The indigenous-led ‘Moccasins on the Ground’ program has been laying the groundwork for this resistance for over two years by giving nonviolent direct action trainings to front-line communities.
“We go up to wherever we’ve been invited, usually along pipeline routes,” said Kent Lebsock, director of the Owe Aku International Justice Project, in an interview with Common Dreams. “We have three-day trainings on nonviolent direct action. This includes blockade tactics, and discipline is a big part of the training as well. We did nine of them last summer and fall, all the way from Montana to South Dakota, as well as teach-ins in Colorado and a training camp in Oklahoma.”
“We are working with nations from Canada and British Columbia, as well as with the people where tar sands are located,” Lebsock added.
“As an example of this nonviolent direct action,” explains Lebsock, in March 2012 people at the Pine Ridge Reservation in South Dakota held a blockade to stop trucks from transporting parts of the Keystone XL pipeline through the reservation.
In August 2013, members of the Nez Perce tribe blockaded megaloads traveling Idaho’s Highway 12 to the Alberta tar sands fields.
Descendants of the Ponca Tribe and non-native allies held a Trail of Tears Spiritual Camp in Nebraska in November to prevent the construction of the pipeline.
More spiritual camps along the proposed route of the pipeline are promised, although their date and location are not yet being publicly shared.
The promises of joint action follow the U.S. State Department’s public release on Friday of the Final Environmental Impact Statement (FEIS).
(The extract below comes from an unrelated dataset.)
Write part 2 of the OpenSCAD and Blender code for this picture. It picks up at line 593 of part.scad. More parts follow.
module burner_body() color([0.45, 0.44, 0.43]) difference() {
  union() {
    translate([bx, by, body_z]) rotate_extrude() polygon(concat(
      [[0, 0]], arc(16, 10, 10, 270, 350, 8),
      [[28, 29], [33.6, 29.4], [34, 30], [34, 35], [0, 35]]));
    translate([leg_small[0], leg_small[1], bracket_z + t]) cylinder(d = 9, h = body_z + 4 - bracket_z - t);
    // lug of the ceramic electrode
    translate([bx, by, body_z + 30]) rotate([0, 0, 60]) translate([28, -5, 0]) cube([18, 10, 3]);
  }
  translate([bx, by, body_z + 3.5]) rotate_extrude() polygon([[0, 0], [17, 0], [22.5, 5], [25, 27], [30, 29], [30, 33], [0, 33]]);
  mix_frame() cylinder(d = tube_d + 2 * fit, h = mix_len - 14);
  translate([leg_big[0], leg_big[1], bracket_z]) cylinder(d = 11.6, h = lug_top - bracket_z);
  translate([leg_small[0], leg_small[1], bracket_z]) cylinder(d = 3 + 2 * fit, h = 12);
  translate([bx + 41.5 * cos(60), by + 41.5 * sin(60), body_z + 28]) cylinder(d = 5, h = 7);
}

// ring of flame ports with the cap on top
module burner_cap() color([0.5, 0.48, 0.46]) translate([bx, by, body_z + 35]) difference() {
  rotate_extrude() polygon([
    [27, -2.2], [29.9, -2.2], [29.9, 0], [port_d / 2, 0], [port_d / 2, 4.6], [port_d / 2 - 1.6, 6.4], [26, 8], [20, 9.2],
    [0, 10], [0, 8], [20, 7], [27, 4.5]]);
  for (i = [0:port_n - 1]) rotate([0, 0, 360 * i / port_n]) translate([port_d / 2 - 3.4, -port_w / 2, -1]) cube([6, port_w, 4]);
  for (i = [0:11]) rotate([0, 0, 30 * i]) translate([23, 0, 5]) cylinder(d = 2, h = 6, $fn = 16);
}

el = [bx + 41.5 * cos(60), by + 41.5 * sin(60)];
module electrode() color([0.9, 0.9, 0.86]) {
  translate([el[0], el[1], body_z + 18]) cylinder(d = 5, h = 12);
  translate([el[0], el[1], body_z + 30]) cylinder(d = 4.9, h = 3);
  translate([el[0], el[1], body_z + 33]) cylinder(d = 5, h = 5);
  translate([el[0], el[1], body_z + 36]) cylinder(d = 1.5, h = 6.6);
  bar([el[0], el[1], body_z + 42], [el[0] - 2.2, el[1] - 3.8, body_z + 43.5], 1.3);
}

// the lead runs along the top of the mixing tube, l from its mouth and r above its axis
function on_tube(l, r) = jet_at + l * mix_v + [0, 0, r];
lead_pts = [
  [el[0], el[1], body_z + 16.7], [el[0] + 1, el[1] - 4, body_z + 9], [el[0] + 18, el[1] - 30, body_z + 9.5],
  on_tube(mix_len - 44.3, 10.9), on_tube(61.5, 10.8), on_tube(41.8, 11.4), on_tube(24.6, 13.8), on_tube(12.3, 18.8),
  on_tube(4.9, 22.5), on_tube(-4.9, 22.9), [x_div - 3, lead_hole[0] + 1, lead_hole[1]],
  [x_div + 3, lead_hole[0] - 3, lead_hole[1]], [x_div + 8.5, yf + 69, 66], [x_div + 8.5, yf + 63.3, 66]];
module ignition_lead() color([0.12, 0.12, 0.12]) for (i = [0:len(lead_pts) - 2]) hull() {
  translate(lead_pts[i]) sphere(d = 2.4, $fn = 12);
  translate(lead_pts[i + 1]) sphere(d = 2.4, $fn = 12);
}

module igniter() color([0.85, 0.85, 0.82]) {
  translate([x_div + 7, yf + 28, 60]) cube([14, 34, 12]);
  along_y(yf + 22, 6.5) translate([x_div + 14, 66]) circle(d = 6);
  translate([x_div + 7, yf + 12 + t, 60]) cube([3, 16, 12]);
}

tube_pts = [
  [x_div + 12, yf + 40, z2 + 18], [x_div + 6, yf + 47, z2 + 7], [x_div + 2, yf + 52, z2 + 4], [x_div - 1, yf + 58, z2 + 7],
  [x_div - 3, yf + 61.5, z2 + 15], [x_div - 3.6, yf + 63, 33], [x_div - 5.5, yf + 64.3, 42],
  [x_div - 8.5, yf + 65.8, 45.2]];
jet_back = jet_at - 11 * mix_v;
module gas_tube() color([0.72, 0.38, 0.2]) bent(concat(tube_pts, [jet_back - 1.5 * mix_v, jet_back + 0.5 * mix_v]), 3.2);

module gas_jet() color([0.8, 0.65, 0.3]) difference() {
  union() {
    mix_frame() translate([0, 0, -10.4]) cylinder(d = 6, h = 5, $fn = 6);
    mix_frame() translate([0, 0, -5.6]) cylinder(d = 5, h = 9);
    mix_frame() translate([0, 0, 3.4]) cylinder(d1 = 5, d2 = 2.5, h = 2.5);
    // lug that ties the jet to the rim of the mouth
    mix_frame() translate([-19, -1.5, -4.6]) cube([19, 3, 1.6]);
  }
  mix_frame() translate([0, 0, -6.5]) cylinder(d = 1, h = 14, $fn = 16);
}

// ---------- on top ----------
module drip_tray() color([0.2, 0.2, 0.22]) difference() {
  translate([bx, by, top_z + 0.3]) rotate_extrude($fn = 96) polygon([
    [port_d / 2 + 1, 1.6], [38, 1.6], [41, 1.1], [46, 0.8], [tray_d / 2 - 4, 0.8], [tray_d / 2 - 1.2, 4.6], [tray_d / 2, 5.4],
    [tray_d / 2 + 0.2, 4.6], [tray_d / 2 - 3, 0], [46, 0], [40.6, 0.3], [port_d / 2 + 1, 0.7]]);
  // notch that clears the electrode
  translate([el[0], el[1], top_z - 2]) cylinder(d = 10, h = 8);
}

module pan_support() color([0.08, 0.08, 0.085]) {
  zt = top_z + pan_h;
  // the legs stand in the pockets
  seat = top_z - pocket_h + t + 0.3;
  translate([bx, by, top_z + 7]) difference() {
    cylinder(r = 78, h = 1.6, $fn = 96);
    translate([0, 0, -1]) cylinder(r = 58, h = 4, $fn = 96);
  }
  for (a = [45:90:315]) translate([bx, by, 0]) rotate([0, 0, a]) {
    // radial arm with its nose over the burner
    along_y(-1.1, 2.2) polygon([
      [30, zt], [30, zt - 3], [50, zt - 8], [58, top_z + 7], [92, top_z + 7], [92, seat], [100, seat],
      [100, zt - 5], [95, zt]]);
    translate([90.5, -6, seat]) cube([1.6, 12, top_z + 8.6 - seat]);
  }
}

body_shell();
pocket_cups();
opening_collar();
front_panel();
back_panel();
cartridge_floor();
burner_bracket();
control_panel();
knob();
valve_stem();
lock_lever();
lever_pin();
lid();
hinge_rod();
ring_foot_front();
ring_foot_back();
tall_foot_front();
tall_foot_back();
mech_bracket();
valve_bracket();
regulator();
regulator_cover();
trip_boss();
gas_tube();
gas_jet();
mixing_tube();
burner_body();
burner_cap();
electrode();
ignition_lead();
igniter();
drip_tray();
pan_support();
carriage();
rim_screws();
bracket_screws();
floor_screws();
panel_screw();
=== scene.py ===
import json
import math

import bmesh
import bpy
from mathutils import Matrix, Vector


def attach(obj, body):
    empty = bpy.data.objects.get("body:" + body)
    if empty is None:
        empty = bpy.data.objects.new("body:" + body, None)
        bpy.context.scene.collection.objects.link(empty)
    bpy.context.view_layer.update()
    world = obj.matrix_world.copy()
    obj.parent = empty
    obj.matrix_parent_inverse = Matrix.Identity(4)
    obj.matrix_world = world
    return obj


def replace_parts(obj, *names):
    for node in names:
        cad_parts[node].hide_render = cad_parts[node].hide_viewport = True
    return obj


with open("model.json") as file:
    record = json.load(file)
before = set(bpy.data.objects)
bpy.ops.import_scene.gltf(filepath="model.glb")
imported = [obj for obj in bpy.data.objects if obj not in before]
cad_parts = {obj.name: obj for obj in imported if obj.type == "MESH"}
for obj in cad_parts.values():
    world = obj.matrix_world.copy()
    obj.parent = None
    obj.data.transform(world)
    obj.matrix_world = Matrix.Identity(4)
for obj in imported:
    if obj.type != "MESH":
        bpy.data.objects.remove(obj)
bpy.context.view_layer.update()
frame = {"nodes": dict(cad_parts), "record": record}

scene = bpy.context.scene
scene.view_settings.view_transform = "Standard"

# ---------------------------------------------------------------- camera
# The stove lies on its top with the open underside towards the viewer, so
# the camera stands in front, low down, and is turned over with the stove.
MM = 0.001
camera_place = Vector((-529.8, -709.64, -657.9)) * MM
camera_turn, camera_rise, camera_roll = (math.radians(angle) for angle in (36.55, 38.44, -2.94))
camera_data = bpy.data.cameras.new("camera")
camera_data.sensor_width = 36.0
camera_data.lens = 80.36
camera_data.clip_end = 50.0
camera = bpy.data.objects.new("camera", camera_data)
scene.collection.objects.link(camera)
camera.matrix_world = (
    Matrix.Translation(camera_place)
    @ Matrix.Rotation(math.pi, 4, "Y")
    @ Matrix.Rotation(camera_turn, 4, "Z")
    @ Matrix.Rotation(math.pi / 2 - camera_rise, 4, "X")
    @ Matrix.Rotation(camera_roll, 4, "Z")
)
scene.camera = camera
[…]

This report has been widely criticized as tainted by the close ties between Transcanada and the Environmental Resource Management contractor hired to do the report.
While the oil industry is largely spinning the report as a green-light for the pipeline, green groups emphasize that it contains stern warnings over the massive carbon pollution that would result if the pipeline is built, including the admission that tar sands oil produces approximately 17 percent more carbon than traditional crude.
The release of the FEIS kicked off a 90-day inter-agency review and 30-day public comment period. The pipeline’s opponents say now is a critical time to prevent Obama from approving the pipeline, which is proposed to stretch 1,179 miles from Alberta, Canada, across the border to Montana, and down to Cushing, Oklahoma where it would link with other pipelines, as part of a plan to drastically increase Canada’s tar sands production.
The southern half of the Keystone XL pipeline — which begins in Cushing, passes through communities in Oklahoma and East Texas, and arrives at coastal refineries and shipping ports — began operations last month after facing fierce opposition and protest from people in its path.
“Let’s honor the trail blazers from the Keystone XL south fight,” said Idle No More campaigner Clayton Thomas-Muller. “Time for some action, and yes, some of us may get arrested!”